▶ DIRECTIONS FOR THIS TASK:
The records should be written out in full, with nothing altered.

★ ★ ★ ★ ★

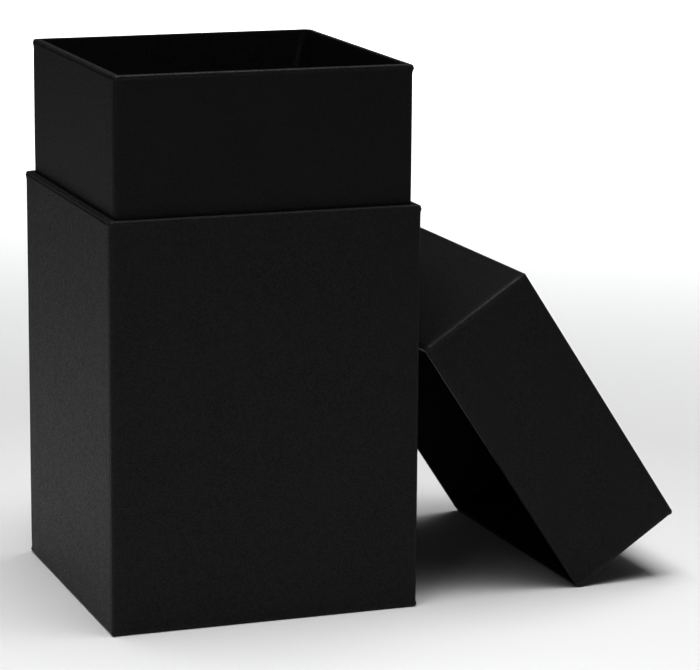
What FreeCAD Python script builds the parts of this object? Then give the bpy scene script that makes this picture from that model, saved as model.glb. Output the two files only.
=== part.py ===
"""Rigid paper-covered box: a base with an inner neck, and a lift-off lid that leans on the base.

Frame, in millimetres: the origin is the centre of the base's underside, +X points towards the lid,
+Y to the back and +Z up.
"""
import FreeCAD, Part
import math
import os

from FreeCAD import Placement, Rotation, Vector

# Driving dimensions
SIDE = 101.6              # outside width and depth of the base and the lid
CLOSED_HEIGHT = 177.8     # the whole box with its lid on
BASE_HEIGHT = 131.5
LID_HEIGHT = 41.2

BOARD = 1.8               # greyboard thickness
PAPER = 0.15              # covering paper thickness
TAPE = 0.10               # corner tape thickness, and the glue line beside it
FIT_GAP = 0.15            # sliding clearance on each side of the neck

FOLD_RADIUS = 1.0         # outside radius of a folded corner
RIM_RADIUS = 0.6          # outside radius where the paper turns over a rim
BASE_TURN_IN = 15.0       # how far the base's paper runs down inside
NECK_TURN_IN = 28.0       # how far the neck's paper runs down inside
TAPE_REACH = 12.0         # how far a corner tape runs along each wall
TAPE_END = 1.5            # bare board left past each end of a corner tape
LINER_GAP = 0.25          # a liner's edge to the walls around it
JOINT_SLIT = 0.2          # hairline where the ends of the neck's strip meet
SEAM = 0.05               # hairline between the neck's two inside papers

LEAN = 56.6               # angle of the leaning lid's rim plane to the ground, degrees
TURN = 1.25               # turn of the leaning lid about the vertical, degrees
LEAN_GAP = 0.35           # between the lid's upper rim and the base
LID_CENTRE_Y = 2.3        # the leaning lid stands this far behind the base's middle

# Sizes that follow
COVER = PAPER + TAPE                       # from a piece's outside to its board
WALL = COVER + BOARD + PAPER               # a finished wall
PLATE = PAPER + BOARD + PAPER              # a finished floor or lid top
NECK_SIDE = SIDE - 2 * (WALL + FIT_GAP)
NECK_TOP = CLOSED_HEIGHT - PLATE
FLOOR = PAPER + BOARD                      # the top of a tray's board, which the neck stands on
LID_TURN_IN = LID_HEIGHT - FLOOR           # the lid's paper runs all the way down inside


def block(side, low, high):
    """A square block centred on the Z axis, from height low to height high."""
    return Part.makeBox(side, side, high - low, Vector(-side / 2, -side / 2, low))


def edges_at(shape, height):
    """The horizontal edges of a shape that lie at one height."""
    return [edge for edge in shape.Edges
            if all(abs(vertex.Point.z - height) < 1e-6 for vertex in edge.Vertexes)]


def upright_edges(shape):
    """The vertical edges of a shape."""
    return [edge for edge in shape.Edges if edge.BoundBox.XLength < 1e-6 and edge.BoundBox.YLength < 1e-6]


def folded_block(side, low, high, corner, bottom=0.0, top=0.0):
    """A square block with rounded upright edges and, where given, rounded bottom and top edges."""
    shape = block(side, low, high)
    shape = shape.makeFillet(corner, upright_edges(shape))
    if bottom:
        shape = shape.makeFillet(bottom, edges_at(shape, low))
    if top:
        shape = shape.makeFillet(top, edges_at(shape, high))
    return shape


def tape_layer(side, low, high):
    """The thin layer under the paper that the corner tapes lie in."""
    under_paper = folded_block(side - 2 * PAPER, low, high, FOLD_RADIUS - PAPER)
    return under_paper.cut(folded_block(side - 2 * COVER, low, high, FOLD_RADIUS - COVER))


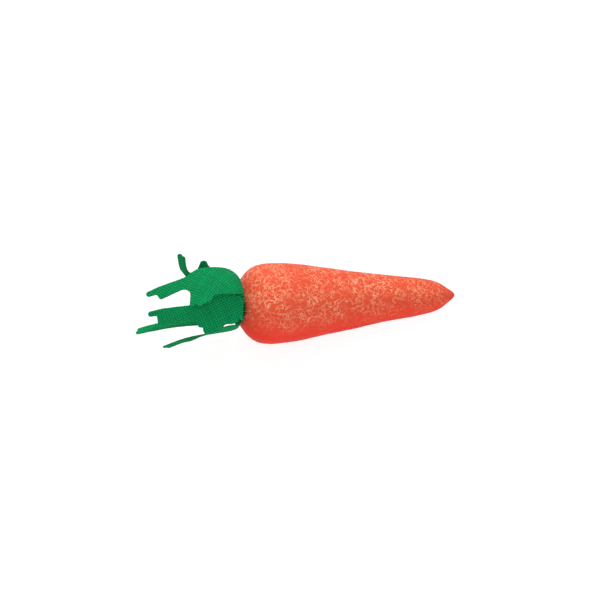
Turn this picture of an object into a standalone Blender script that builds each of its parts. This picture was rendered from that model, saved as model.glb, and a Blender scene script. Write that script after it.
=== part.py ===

★ ★ ★ ★ ★

▶ RESPONSE FOR THIS EXERCISE:
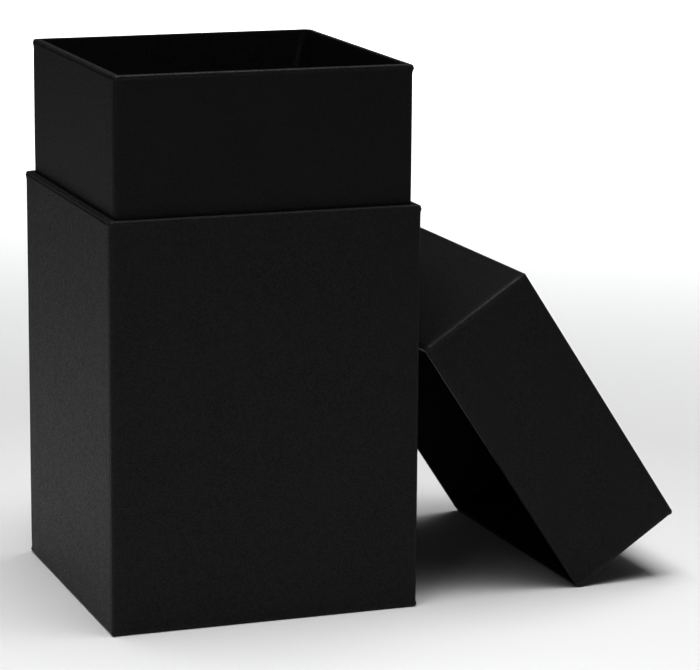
What FreeCAD Python script builds the parts of this object? Then give the bpy scene script that makes this picture from that model, saved as model.glb. Output the two files only.
=== part.py ===
"""Rigid paper-covered box: a base with an inner neck, and a lift-off lid that leans on the base.

Frame, in millimetres: the origin is the centre of the base's underside, +X points towards the lid,
+Y to the back and +Z up.
"""
import FreeCAD, Part
import math
import os

from FreeCAD import Placement, Rotation, Vector

# Driving dimensions
SIDE = 101.6              # outside width and depth of the base and the lid
CLOSED_HEIGHT = 177.8     # the whole box with its lid on
BASE_HEIGHT = 131.5
LID_HEIGHT = 41.2

BOARD = 1.8               # greyboard thickness
PAPER = 0.15              # covering paper thickness
TAPE = 0.10               # corner tape thickness, and the glue line beside it
FIT_GAP = 0.15            # sliding clearance on each side of the neck

FOLD_RADIUS = 1.0         # outside radius of a folded corner
RIM_RADIUS = 0.6          # outside radius where the paper turns over a rim
BASE_TURN_IN = 15.0       # how far the base's paper runs down inside
NECK_TURN_IN = 28.0       # how far the neck's paper runs down inside
TAPE_REACH = 12.0         # how far a corner tape runs along each wall
TAPE_END = 1.5            # bare board left past each end of a corner tape
LINER_GAP = 0.25          # a liner's edge to the walls around it
JOINT_SLIT = 0.2          # hairline where the ends of the neck's strip meet
SEAM = 0.05               # hairline between the neck's two inside papers

LEAN = 56.6               # angle of the leaning lid's rim plane to the ground, degrees
TURN = 1.25               # turn of the leaning lid about the vertical, degrees
LEAN_GAP = 0.35           # between the lid's upper rim and the base
LID_CENTRE_Y = 2.3        # the leaning lid stands this far behind the base's middle

# Sizes that follow
COVER = PAPER + TAPE                       # from a piece's outside to its board
WALL = COVER + BOARD + PAPER               # a finished wall
PLATE = PAPER + BOARD + PAPER              # a finished floor or lid top
NECK_SIDE = SIDE - 2 * (WALL + FIT_GAP)
NECK_TOP = CLOSED_HEIGHT - PLATE
FLOOR = PAPER + BOARD                      # the top of a tray's board, which the neck stands on
LID_TURN_IN = LID_HEIGHT - FLOOR           # the lid's paper runs all the way down inside


def block(side, low, high):
    """A square block centred on the Z axis, from height low to height high."""
    return Part.makeBox(side, side, high - low, Vector(-side / 2, -side / 2, low))


def edges_at(shape, height):
    """The horizontal edges of a shape that lie at one height."""
    return [edge for edge in shape.Edges
            if all(abs(vertex.Point.z - height) < 1e-6 for vertex in edge.Vertexes)]


def upright_edges(shape):
    """The vertical edges of a shape."""
    return [edge for edge in shape.Edges if edge.BoundBox.XLength < 1e-6 and edge.BoundBox.YLength < 1e-6]


def folded_block(side, low, high, corner, bottom=0.0, top=0.0):
    """A square block with rounded upright edges and, where given, rounded bottom and top edges."""
    shape = block(side, low, high)
    shape = shape.makeFillet(corner, upright_edges(shape))
    if bottom:
        shape = shape.makeFillet(bottom, edges_at(shape, low))
    if top:
        shape = shape.makeFillet(top, edges_at(shape, high))
    return shape


def tape_layer(side, low, high):
    """The thin layer under the paper that the corner tapes lie in."""
    under_paper = folded_block(side - 2 * PAPER, low, high, FOLD_RADIUS - PAPER)
    return under_paper.cut(folded_block(side - 2 * COVER, low, high, FOLD_RADIUS - COVER))


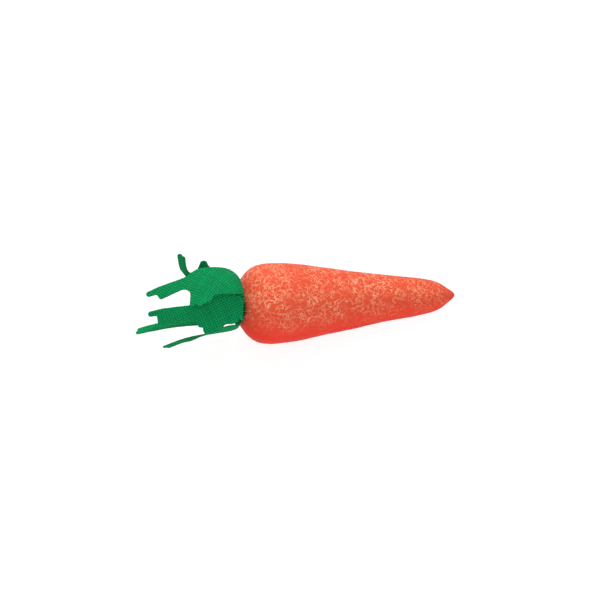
Turn this picture of an object into a standalone Blender script that builds each of its parts. This picture was rendered from that model, saved as model.glb, and a Blender scene script. Write that script after it.
=== part.py ===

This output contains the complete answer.